Capacity Planning with Utilization and Headroom
Utilization reflects how much slack you keep for latency and failures. Lower utilization increases needed instances because each instance carries less effective concurrency. The autoscale buffer adds headroom for spikes, warm capacity, and noisy neighbors. For multi-region or tight SLOs, raise minimum instances and buffer, then compare instance-hours. The memory indicator helps validate that models, caches, and request context fit without thrashing.
Cost Drivers: Compute, Storage, and Egress
Compute cost equals instance-hours times your hourly rate, with reserved discounts applied only to compute. Storage estimates persistent artifacts and logs using a monthly per‑GB rate, scaled down for daily views. Egress multiplies outbound gigabytes by your per‑GB rate and optionally reduces it using CDN savings. In inference systems, egress can rival compute when responses include embeddings, images, or verbose payloads.
Scenario Analysis and Budget Sensitivity
Build three cases: baseline, conservative, and aggressive. Conservative budgets increase requests, lower utilization, and raise egress to reflect peak behavior. Add reserved discounts to test commitment benefits. Adjust managed services and observability for production readiness, then apply overhead and contingency percentages to match internal policy. Track both total cost and cost per request; if cost per request is high, target CPU time, cache hit rate, and payload size.
Operational Reporting and Stakeholder Communication
Export CSV for deeper analysis and use the PDF for review meetings. Record key assumptions such as utilization, buffer, and unit rates because they explain most variance across scenarios. Refresh inputs after load tests, major releases, or provider price changes, and keep snapshots so teams can compare quarter-over-quarter efficiency and reliability tradeoffs.
FAQs
1) What does cost per request represent?
It is the estimated total serving cost for the selected period divided by total requests. It helps compare optimizations and pricing models, but it depends on your utilization, buffer, and rate assumptions.
2) Why does utilization change the instance count?
Utilization approximates how much effective capacity you can safely use. Lower utilization means more reserved slack for latency and failures, so each instance carries fewer concurrent requests and you need more instances.
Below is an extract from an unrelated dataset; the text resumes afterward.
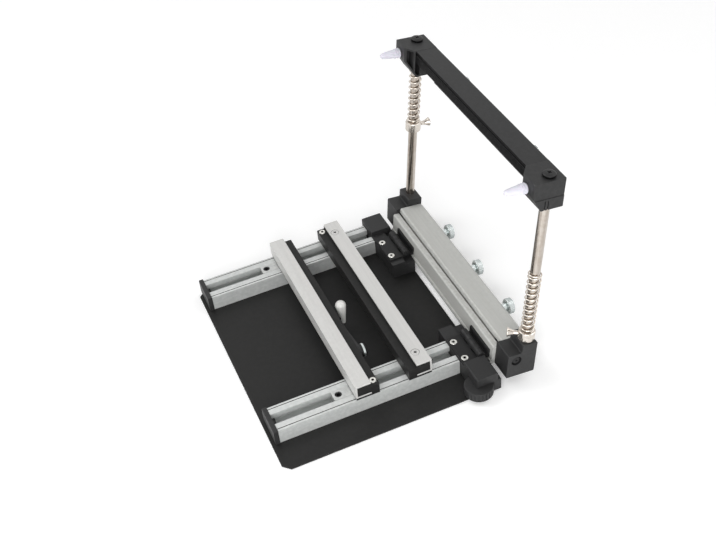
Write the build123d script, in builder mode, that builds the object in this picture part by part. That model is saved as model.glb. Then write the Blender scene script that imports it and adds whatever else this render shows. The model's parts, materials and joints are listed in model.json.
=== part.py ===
from build123d import *
import math
import os

os.makedirs("parts", exist_ok=True)

# Driving dimensions in millimetres. X runs to the right along the hinge, Y to the rear and Z up. The origin
# lies on the underside of the base plate, under the middle of the hinge pins.

# Base plate
plate_width = 229.0
plate_front = 184.0
plate_rear = 5.0
plate_thickness = 1.6
plate_corner = 6.0

# Rails
rail_length = 160.0
rail_width = 26.6
rail_height = 14.2
rail_front_margin = 7.0
left_rail_inset = 1.9
right_rail_inset = 28.0
slot_width = 10.6
slot_depth = 9.6
lip_depth = 5.2
tee_width = 16.0
groove_inset = 2.2
groove_size = 0.6
cap_thickness = 4.0
cap_edge = 0.8
cap_peg = 3.0
cap_peg_fit = 0.1
rail_screw_inset = 18.0
rail_screw_cover = 1.0

# Screws: shank radii and the clearance round them
m25_radius = 1.25
m3_radius = 1.5
m4_radius = 2.0
m5_radius = 2.5
m6_radius = 3.0
screw_fit = 0.05

# Hinges
hinge_height = 20.0
leaf_spacing = 145.0
leaf_shift = 4.4
leaf_length = 32.0
leaf_width = 13.0
leaf_thickness = 1.8
knuckle_radius = 3.3
knuckle_bore_fit = 0.05
pin_radius = 1.5
knuckle_count = 5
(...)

3) How should I choose the autoscale buffer?
Start with 10–20% for stable workloads. Increase it for spiky traffic, cold starts, strict latency targets, or multi-tenant systems. Validate with load tests and production incident reviews.
4) Do reserved discounts apply to all costs?
In this model, reserved discounts reduce compute only, because storage, egress, and tool subscriptions are typically billed separately. If your provider bundles discounts, adjust the relevant unit rates accordingly.
5) How can I reduce data egress costs?
Use compression, trim payload fields, prefer streaming or pagination, and add caching or a CDN where appropriate. Also consider regional placement to reduce cross-region transfer and repeated downloads.
6) Is this suitable for model inference services?
Yes. Enter the average CPU time for preprocessing and inference, include managed components like vector stores, and model egress for responses. For GPUs or specialized hardware, set the hourly rate to your blended cost.